> YOUR INSTRUCTIONS
Find and return each line containing "FreeCAD".

> Scripts that build objects
- - -
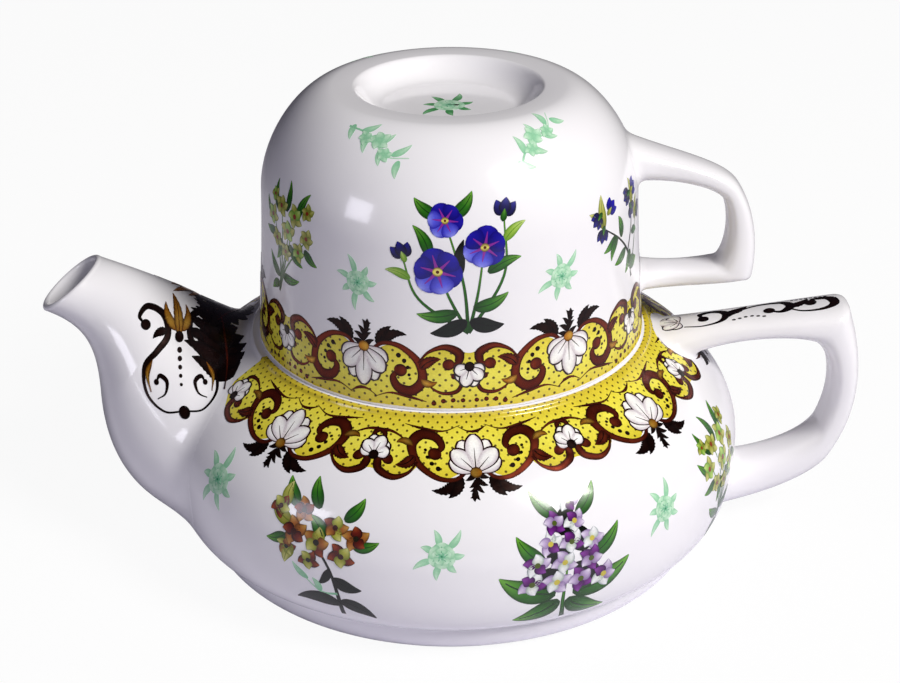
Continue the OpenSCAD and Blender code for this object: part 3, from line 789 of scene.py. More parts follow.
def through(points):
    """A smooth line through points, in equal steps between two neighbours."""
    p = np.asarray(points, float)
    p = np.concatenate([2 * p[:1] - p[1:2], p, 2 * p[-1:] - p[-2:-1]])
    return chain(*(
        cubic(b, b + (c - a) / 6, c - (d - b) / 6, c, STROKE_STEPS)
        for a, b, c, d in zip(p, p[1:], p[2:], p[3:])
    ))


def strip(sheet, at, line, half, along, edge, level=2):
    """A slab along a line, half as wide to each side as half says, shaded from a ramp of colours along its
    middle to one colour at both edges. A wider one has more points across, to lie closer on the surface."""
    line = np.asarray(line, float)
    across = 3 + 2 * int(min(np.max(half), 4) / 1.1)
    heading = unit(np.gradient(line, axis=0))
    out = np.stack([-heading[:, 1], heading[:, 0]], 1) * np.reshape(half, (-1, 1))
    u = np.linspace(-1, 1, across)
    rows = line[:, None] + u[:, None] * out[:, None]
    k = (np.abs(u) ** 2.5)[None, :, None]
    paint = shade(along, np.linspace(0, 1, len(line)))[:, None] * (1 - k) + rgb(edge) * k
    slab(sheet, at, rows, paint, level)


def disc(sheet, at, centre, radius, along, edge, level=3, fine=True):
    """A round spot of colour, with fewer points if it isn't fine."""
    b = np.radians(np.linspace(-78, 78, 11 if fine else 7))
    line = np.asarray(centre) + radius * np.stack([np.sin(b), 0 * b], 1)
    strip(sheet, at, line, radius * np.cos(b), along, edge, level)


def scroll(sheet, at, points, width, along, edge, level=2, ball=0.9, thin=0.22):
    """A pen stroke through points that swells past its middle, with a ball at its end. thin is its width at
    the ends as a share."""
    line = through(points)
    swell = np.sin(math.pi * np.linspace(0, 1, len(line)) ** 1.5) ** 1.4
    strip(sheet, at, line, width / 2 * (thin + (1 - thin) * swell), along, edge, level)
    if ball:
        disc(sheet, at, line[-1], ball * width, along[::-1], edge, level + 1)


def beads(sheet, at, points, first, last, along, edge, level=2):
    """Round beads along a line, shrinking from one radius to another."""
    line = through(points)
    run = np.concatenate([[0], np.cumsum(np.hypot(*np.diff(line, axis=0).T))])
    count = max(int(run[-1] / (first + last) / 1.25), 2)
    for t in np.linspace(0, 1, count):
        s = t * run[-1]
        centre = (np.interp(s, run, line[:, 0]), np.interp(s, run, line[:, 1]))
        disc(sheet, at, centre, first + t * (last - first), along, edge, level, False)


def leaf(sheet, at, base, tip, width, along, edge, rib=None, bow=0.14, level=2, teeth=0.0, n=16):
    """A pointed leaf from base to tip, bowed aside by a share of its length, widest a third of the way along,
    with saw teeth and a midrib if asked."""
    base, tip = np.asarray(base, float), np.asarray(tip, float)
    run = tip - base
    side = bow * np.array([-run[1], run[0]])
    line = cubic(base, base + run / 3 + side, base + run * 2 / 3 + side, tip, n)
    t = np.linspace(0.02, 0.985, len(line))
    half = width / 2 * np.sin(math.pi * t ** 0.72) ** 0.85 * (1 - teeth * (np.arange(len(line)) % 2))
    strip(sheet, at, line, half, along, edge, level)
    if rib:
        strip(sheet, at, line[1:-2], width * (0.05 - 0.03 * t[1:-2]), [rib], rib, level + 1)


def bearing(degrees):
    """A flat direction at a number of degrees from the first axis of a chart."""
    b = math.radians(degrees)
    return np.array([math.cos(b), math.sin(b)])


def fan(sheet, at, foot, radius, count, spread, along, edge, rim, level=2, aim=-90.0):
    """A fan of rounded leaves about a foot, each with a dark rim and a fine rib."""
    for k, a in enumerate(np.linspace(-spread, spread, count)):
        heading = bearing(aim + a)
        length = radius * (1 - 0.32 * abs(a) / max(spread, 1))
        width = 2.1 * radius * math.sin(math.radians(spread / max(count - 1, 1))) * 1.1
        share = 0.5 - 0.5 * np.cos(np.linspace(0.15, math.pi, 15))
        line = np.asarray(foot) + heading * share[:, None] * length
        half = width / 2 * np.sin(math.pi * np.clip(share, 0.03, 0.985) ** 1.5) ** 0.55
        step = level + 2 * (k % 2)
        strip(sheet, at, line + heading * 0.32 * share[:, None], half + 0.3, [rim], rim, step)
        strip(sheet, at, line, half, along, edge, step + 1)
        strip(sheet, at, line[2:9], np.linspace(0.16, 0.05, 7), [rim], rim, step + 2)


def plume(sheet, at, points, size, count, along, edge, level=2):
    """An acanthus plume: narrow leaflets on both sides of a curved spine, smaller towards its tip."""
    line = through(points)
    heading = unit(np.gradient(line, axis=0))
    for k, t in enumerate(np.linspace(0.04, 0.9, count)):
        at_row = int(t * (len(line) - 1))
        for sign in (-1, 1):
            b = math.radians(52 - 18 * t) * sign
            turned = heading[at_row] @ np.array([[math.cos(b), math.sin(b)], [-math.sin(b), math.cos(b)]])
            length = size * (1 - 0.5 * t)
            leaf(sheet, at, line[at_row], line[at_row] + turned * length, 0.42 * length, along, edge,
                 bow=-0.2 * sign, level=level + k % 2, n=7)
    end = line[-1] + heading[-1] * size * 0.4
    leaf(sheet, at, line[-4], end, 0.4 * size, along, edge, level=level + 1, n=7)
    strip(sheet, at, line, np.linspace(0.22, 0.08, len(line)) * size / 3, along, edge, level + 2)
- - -
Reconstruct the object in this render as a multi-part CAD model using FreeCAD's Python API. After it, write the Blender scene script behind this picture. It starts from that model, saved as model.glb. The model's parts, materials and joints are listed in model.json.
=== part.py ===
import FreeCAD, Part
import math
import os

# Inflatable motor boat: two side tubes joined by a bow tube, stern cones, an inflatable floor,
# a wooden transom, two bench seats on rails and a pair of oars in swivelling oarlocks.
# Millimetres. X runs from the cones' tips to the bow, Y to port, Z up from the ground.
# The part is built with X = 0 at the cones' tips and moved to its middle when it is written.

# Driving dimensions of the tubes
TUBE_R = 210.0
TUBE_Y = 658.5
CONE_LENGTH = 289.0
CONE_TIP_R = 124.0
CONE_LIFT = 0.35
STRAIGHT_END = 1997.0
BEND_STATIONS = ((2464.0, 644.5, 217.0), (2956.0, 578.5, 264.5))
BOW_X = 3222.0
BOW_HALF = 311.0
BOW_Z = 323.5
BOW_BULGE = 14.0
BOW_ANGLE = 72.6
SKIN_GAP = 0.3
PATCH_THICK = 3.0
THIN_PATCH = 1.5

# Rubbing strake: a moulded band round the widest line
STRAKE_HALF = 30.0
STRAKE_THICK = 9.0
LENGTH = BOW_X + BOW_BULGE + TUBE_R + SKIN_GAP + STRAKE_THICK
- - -
> OUTPUT FOR THIS EXERCISE
Reconstruct the object in this render as a multi-part CAD model using FreeCAD's Python API. After it, write the Blender scene script behind this picture. It starts from that model, saved as model.glb. The model's parts, materials and joints are listed in model.json.
import FreeCAD, Part